When I asks the obvious question — why acting? — Bill gives one of the clearest self-portraits in the whole interview. He didn’t go to university to become an actor. He went to study astro-physics, and wanted Chinese linguistics too. But he discovers something physical about himself. He can put those passions down for months, and “no great harm came to me.” Acting is different. ‘If I stopped acting, started getting the shakes, irritable, I couldn’t actually deal with the world.’

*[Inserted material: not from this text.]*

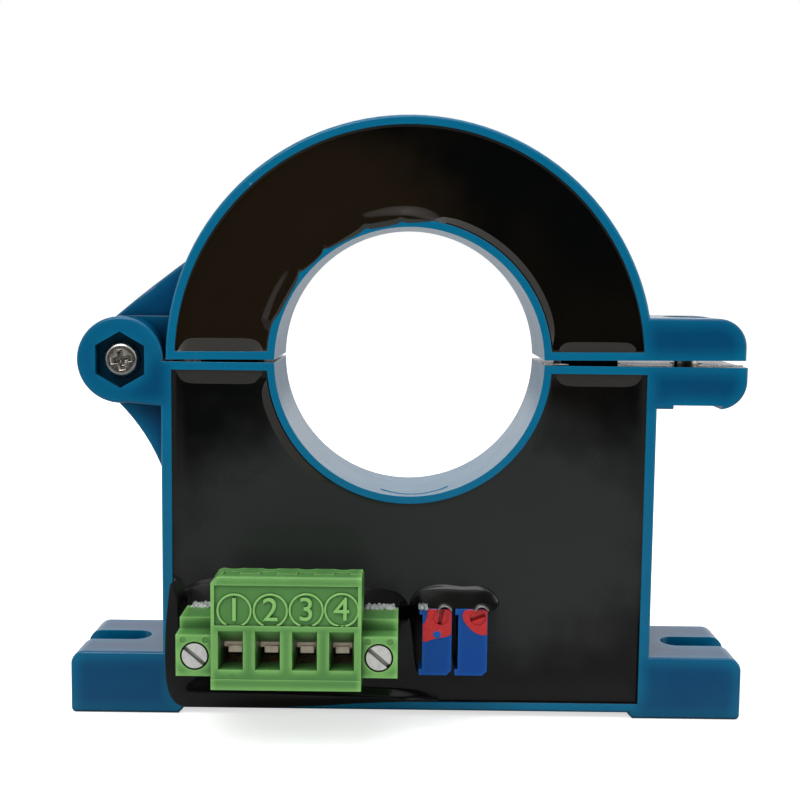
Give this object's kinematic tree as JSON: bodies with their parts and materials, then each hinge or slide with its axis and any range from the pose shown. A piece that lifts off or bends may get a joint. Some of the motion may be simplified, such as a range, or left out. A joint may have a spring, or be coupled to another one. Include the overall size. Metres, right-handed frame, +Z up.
{
  "type": "split-core current transducer",
  "caption": "Hinged split-core sensor that closes round a cable: blue moulded halves filled with black resin, screw clamp, feet with slots and a plug-in screw terminal.",
  "frame": {"origin": "middle of the cable window, half way through its depth", "axes": "+X to the clamp flange's side, +Y along the cable to the closed back, +Z up from the feet"},
  "size_m": [0.1018, 0.0357, 0.0901],
  "materials": {
    "blue_plastic": "fine satin moulded plastic",
    "potting_resin": "glossy cast resin",
    "green_plastic": "satin moulded plastic",
    "trimmer_plastic": "satin moulded plastic",
    "red_lacquer": "glossy brushed-on lacquer",
    "nickel_steel": "nickel plated",
    "zinc_steel": "zinc plated",
    "brass": "turned",
    "tinned_brass": "tinned",
    "plated_brass": "nickel plated",
    "core_metal": "matt",
    "sensor_plastic": "matt moulded",
    "board": "solder mask"
  },
  "bodies": {
    "base": {"lower_housing": "blue_plastic", "lower_potting": "potting_resin", "lower_core_left": "core_metal", "lower_core_right": "core_metal", "field_sensor": "sensor_plastic", "circuit_board": "board", "amplifier_chip": "sensor_plastic", "hinge_screw": "nickel_steel", "hinge_nut": "nickel_steel", "clamp_nut": "nickel_steel", "terminal_header": "green_plastic", "header_pin_1": "tinned_brass", "header_pin_2": "tinned_brass", "header_pin_3": "tinned_brass", "header_pin_4": "tinned_brass", "flange_insert_left": "plated_brass", "flange_insert_right": "plated_brass", "trimmer_left": "trimmer_plastic", "trimmer_right": "trimmer_plastic", "trimmer_lacquer_left": "red_lacquer", "trimmer_lacquer_right": "red_lacquer"},
    "upper_half": {"upper_housing": "blue_plastic", "upper_potting": "potting_resin", "upper_core": "core_metal"},
    "clamp_screw": {"clamp_screw": "nickel_steel"},
    "plug": {"plug_housing": "green_plastic", "plug_contact_1": "tinned_brass", "plug_contact_2": "tinned_brass", "plug_contact_3": "tinned_brass", "plug_contact_4": "tinned_brass"},
    "terminal_screw_1": {"terminal_screw_1": "zinc_steel"},
    "clamp_cage_1": {"clamp_cage_1": "plated_brass"},
    "terminal_screw_2": {"terminal_screw_2": "zinc_steel"},
    "clamp_cage_2": {"clamp_cage_2": "plated_brass"},
    "terminal_screw_3": {"terminal_screw_3": "zinc_steel"},
    "clamp_cage_3": {"clamp_cage_3": "plated_brass"},
    "terminal_screw_4": {"terminal_screw_4": "zinc_steel"},
    "clamp_cage_4": {"clamp_cage_4": "plated_brass"},
    "flange_screw_left": {"flange_screw_left": "zinc_steel"},
    "flange_screw_right": {"flange_screw_right": "zinc_steel"},
    "trimmer_screw_left": {"trimmer_screw_left": "brass"},
    "trimmer_screw_right": {"trimmer_screw_right": "brass"}
  },
  "joints": [
    {"name": "opening_hinge", "type": "hinge", "parent": "base", "child": "upper_half", "pos_m": [-0.0429, 0, 0], "axis": [0, -1, 0], "range_deg": [0, 100]},
    {"name": "clamp_screw_turn", "type": "hinge", "parent": "upper_half", "child": "clamp_screw", "pos_m": [0.0429, 0, 0.005], "axis": [0, 0, 1], "continuous": true},
    {"name": "plug_pull", "type": "slide", "parent": "base", "child": "plug", "axis": [0, -1, 0], "range_m": [0, 0.014]},
    {"name": "terminal_screw_turn_1", "type": "hinge", "parent": "plug", "child": "terminal_screw_1", "pos_m": [-0.02412, -0.0208, -0.0315], "axis": [0, 0, -1], "range_deg": [0, 1370]},
    {"name": "clamp_cage_lift_1", "type": "slide", "parent": "plug", "child": "clamp_cage_1", "axis": [0, 0, 1], "range_m": [0, 0.0019]},
    {"name": "terminal_screw_turn_2", "type": "hinge", "parent": "plug", "child": "terminal_screw_2", "pos_m": [-0.01904, -0.0208, -0.0315], "axis": [0, 0, -1], "range_deg": [0, 1370]},
    {"name": "clamp_cage_lift_2", "type": "slide", "parent": "plug", "child": "clamp_cage_2", "axis": [0, 0, 1], "range_m": [0, 0.0019]},
    {"name": "terminal_screw_turn_3", "type": "hinge", "parent": "plug", "child": "terminal_screw_3", "pos_m": [-0.01396, -0.0208, -0.0315], "axis": [0, 0, -1], "range_deg": [0, 1370]},
    {"name": "clamp_cage_lift_3", "type": "slide", "parent": "plug", "child": "clamp_cage_3", "axis": [0, 0, 1], "range_m": [0, 0.0019]},
    {"name": "terminal_screw_turn_4", "type": "hinge", "parent": "plug", "child": "terminal_screw_4", "pos_m": [-0.00888, -0.0208, -0.0315], "axis": [0, 0, -1], "range_deg": [0, 1370]},
    {"name": "clamp_cage_lift_4", "type": "slide", "parent": "plug", "child": "clamp_cage_4", "axis": [0, 0, 1], "range_m": [0, 0.0019]},
    {"name": "flange_screw_turn_left", "type": "hinge", "parent": "plug", "child": "flange_screw_left", "pos_m": [-0.0292, -0.0245, -0.0396], "axis": [0, 1, 0], "continuous": true},
    {"name": "flange_screw_turn_right", "type": "hinge", "parent": "plug", "child": "flange_screw_right", "pos_m": [-0.0038, -0.0245, -0.0396], "axis": [0, 1, 0], "continuous": true},
    {"name": "trimmer_screw_turn_left", "type": "hinge", "parent": "base", "child": "trimmer_screw_left", "pos_m": [0.00505, -0.0133, -0.03685], "axis": [0, 1, 0], "continuous": true},
    {"name": "trimmer_screw_turn_right", "type": "hinge", "parent": "base", "child": "trimmer_screw_right", "pos_m": [0.01045, -0.0133, -0.03685], "axis": [0, 1, 0], "continuous": true}
  ],
  "couplings": [
    {"joint": "terminal_screw_turn_1", "follows": "clamp_cage_lift_1", "rad_per_m": 12566},
    {"joint": "terminal_screw_turn_2", "follows": "clamp_cage_lift_2", "rad_per_m": 12566},
    {"joint": "terminal_screw_turn_3", "follows": "clamp_cage_lift_3", "rad_per_m": 12566},
    {"joint": "terminal_screw_turn_4", "follows": "clamp_cage_lift_4", "rad_per_m": 12566}
  ]
}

He doesn’t romanticise it as spiritual. He describes it as method. ‘It’s the same as astro-physics, as linguistics, as archaeology. It’s a way of studying humanity.’ And then he defines theatre in a way that feels like his whole worldview in one image: ‘The theatre I always define as a laboratory in which we study human behaviour.’ Specimens. Conditions. Choices. Consequences. ‘We are looking at ourselves, actively investigating the nature of our own humanity. Mankind is the proper study of man, and theatre, acting for me, is one of the most efficacious ways of studying humankind.’
This interview is dedicated to the memory and work of William Hootkins – an incredible mind, a hugely magnanimous person and a wonderful actor.